— BEGIN —
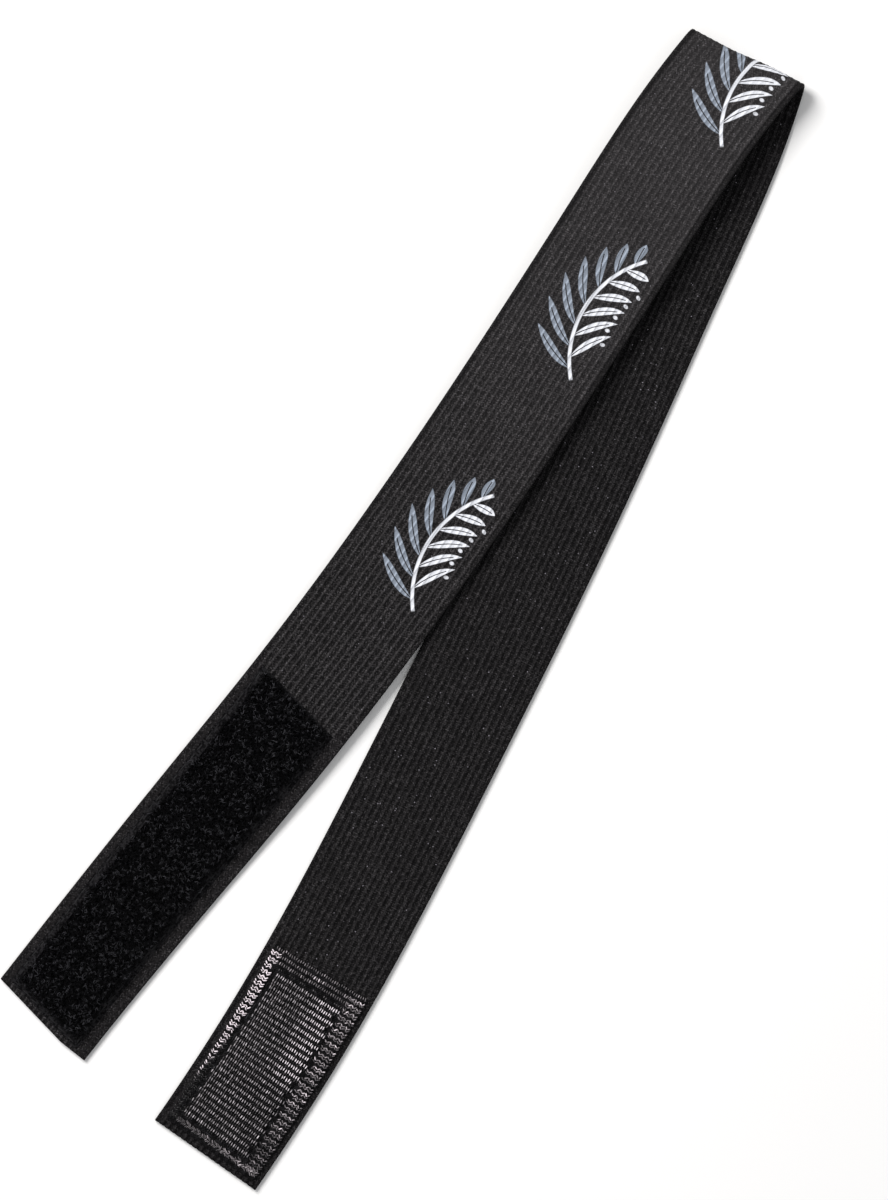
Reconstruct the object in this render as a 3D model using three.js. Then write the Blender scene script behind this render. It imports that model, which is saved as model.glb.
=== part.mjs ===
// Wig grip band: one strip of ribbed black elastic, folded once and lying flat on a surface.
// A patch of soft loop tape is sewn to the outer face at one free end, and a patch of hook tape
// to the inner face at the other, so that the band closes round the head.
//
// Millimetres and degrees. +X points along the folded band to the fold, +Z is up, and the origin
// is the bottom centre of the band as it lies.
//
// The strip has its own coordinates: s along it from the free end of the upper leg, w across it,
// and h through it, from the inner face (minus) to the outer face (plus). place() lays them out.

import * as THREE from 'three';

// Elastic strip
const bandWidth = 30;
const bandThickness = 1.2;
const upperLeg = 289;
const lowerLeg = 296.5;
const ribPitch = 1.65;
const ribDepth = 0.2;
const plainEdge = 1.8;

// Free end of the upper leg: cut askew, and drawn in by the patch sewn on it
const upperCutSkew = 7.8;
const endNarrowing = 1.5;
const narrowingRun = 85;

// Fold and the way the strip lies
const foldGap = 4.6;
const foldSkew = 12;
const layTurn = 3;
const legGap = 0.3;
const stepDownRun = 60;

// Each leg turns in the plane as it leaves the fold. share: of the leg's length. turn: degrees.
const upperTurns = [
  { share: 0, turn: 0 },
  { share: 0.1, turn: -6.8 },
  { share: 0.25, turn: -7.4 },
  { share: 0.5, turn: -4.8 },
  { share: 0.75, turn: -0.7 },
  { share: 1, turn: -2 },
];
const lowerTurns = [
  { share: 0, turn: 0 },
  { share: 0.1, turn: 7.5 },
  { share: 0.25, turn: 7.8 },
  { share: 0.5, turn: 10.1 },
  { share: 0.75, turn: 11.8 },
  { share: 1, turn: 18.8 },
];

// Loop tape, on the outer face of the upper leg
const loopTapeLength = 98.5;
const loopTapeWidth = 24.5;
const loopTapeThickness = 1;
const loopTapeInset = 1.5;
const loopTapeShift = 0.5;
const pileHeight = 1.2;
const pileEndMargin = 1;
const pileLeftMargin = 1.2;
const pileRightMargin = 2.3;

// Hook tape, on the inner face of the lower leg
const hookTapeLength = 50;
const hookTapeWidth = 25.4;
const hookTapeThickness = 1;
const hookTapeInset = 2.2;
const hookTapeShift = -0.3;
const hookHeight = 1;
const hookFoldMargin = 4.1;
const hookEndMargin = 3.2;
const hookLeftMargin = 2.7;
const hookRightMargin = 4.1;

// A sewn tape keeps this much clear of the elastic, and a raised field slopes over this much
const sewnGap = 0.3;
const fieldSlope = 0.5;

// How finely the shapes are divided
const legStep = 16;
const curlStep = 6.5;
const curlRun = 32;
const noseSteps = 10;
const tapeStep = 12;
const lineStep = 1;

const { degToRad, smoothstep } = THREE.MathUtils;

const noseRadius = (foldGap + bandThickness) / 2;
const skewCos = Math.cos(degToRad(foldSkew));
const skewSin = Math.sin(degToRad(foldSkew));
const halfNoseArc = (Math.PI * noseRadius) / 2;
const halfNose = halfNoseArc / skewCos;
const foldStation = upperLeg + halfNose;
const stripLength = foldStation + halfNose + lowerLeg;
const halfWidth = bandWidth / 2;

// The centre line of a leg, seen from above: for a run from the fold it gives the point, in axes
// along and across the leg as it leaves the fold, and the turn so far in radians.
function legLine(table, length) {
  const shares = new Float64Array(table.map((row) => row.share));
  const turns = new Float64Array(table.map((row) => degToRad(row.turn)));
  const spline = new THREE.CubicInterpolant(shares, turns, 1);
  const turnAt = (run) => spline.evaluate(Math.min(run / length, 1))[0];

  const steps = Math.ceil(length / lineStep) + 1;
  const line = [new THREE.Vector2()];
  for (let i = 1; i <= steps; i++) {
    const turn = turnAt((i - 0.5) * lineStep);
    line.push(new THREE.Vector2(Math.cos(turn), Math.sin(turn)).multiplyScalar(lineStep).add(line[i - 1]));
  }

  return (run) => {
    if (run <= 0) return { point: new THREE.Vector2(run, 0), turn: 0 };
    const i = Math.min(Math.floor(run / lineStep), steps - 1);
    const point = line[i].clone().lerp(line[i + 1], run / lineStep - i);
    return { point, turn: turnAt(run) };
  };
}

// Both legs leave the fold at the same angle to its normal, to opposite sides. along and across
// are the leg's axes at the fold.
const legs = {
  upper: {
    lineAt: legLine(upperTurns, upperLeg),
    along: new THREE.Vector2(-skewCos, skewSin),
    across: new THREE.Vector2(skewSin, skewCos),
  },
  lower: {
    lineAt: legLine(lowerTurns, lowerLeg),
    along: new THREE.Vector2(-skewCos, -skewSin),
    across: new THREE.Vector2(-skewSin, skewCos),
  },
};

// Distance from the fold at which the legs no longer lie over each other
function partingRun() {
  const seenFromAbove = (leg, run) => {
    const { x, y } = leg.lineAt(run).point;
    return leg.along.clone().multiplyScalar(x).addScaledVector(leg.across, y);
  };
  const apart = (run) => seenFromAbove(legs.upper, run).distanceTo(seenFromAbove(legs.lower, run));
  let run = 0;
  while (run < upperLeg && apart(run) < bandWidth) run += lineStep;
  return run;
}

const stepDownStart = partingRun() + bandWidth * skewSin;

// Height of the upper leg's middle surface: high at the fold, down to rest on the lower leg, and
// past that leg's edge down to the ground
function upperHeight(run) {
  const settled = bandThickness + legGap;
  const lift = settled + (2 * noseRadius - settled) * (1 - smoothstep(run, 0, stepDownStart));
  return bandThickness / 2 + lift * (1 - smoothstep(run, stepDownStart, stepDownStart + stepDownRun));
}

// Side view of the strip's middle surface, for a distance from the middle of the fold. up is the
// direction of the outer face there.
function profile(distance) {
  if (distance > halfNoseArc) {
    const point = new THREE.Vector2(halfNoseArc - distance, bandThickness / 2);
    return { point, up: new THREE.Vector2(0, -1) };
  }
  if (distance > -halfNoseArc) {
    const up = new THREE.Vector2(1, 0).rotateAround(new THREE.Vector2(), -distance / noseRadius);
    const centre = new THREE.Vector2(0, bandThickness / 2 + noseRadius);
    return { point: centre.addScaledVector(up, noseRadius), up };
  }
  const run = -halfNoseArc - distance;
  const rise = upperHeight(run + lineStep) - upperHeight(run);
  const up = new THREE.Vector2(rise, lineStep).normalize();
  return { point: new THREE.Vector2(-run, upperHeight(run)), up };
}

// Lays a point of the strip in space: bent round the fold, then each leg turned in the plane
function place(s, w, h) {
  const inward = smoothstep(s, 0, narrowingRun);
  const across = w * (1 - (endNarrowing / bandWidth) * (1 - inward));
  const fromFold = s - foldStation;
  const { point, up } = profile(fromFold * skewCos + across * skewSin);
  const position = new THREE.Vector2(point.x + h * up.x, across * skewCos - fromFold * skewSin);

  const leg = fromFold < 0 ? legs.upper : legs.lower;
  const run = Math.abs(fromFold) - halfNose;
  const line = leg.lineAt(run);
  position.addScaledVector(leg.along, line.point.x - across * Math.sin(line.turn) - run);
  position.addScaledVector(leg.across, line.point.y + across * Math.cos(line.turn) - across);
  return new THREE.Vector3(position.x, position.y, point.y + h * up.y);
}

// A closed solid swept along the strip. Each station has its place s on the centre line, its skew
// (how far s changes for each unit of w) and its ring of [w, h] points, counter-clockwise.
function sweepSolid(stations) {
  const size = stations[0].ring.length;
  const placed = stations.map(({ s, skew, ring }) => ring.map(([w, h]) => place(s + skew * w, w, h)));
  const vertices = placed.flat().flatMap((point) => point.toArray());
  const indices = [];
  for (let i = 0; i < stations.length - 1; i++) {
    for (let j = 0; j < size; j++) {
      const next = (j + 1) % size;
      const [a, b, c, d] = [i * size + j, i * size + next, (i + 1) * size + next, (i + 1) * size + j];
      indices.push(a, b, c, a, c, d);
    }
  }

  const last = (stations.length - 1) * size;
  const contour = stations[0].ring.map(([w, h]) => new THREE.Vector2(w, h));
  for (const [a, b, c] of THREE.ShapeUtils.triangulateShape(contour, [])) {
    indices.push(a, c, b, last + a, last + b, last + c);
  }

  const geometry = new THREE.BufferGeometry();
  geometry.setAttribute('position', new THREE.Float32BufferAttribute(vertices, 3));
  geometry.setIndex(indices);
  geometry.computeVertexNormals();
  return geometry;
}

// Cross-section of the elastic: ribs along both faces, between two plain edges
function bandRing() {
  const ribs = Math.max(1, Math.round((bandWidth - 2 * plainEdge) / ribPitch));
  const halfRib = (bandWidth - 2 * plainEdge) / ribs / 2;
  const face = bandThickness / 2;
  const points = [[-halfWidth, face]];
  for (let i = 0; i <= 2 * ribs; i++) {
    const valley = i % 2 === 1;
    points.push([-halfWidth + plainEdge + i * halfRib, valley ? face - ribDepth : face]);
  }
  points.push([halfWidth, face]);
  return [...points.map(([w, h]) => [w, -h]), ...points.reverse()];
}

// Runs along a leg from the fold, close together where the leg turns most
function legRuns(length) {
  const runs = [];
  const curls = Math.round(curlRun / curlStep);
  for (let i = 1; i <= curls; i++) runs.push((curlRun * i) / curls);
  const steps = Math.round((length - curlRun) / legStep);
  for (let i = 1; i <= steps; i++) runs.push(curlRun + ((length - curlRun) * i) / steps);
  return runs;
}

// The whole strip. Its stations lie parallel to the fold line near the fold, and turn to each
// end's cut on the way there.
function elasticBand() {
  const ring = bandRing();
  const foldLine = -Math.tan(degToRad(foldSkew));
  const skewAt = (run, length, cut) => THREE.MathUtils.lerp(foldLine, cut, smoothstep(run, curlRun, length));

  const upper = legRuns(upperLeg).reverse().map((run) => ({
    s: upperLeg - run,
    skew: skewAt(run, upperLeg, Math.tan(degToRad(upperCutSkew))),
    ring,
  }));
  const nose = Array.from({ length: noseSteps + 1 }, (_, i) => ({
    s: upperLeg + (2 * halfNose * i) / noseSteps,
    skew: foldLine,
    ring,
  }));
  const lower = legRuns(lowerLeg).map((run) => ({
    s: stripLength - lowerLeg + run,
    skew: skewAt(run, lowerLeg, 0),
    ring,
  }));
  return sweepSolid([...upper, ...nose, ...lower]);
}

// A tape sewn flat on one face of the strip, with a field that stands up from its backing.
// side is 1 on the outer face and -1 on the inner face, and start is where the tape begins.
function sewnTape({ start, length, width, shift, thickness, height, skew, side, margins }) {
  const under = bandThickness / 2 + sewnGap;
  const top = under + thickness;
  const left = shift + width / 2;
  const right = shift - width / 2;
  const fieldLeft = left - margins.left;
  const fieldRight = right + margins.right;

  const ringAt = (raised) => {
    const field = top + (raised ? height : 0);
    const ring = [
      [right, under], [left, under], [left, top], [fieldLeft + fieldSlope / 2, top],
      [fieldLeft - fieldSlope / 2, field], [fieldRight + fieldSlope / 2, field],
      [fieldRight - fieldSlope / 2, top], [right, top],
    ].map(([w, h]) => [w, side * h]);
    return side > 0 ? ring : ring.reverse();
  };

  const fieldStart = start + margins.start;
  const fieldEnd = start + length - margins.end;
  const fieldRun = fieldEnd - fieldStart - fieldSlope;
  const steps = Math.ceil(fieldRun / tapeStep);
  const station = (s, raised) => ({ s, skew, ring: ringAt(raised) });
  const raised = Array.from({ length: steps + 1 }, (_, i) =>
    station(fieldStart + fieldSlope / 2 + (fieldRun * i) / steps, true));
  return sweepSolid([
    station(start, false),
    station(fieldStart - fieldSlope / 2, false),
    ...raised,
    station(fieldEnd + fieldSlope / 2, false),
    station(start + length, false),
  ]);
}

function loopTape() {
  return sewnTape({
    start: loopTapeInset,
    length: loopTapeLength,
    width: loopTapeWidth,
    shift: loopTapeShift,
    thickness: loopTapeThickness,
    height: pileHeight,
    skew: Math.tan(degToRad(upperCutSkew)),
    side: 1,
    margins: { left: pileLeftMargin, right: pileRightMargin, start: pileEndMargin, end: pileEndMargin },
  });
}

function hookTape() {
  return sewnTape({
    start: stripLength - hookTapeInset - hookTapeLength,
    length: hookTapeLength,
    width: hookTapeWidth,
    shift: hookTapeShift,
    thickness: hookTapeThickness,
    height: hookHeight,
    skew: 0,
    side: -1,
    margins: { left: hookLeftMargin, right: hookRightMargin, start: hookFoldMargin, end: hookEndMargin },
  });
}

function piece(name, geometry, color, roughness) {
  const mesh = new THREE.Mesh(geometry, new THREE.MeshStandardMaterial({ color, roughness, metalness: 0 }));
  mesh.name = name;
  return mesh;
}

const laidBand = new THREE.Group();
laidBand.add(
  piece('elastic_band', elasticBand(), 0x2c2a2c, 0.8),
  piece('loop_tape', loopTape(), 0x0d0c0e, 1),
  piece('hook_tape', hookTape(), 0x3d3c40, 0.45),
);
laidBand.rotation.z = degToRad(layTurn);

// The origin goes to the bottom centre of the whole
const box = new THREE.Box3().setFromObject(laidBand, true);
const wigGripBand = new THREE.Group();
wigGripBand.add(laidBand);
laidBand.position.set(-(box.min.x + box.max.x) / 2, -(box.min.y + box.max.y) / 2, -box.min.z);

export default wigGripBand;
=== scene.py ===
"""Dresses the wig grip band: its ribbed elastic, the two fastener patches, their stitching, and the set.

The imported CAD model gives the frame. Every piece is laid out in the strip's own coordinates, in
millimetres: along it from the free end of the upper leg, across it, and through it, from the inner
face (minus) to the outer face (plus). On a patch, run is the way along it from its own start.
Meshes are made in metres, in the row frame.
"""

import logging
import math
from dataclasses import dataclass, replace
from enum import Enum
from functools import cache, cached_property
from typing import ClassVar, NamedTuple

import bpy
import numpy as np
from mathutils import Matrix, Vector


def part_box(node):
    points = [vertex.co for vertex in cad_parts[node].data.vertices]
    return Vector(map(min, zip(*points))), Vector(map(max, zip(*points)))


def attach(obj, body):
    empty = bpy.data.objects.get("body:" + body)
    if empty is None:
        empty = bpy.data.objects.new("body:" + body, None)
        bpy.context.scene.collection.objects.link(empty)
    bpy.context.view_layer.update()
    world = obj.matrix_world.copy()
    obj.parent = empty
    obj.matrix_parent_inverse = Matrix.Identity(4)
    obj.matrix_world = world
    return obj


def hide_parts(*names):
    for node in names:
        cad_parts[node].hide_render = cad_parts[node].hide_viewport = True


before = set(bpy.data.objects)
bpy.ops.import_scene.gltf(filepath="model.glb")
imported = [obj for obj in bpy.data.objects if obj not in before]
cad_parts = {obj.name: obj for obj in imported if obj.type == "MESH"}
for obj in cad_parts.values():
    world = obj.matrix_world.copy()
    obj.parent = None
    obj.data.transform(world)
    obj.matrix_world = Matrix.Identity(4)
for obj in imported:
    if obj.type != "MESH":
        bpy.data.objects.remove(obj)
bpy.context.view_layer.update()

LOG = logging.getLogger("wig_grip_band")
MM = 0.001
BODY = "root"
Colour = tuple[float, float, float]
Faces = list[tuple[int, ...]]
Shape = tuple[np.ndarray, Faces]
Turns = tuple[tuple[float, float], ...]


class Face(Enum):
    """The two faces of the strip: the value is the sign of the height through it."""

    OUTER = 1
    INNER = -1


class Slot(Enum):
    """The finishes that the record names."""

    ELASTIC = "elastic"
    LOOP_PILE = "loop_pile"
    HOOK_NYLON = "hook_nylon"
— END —
Instructions for the task =
Tally how many lines in the material above hold the word "points". Write only that number.

Final result =
8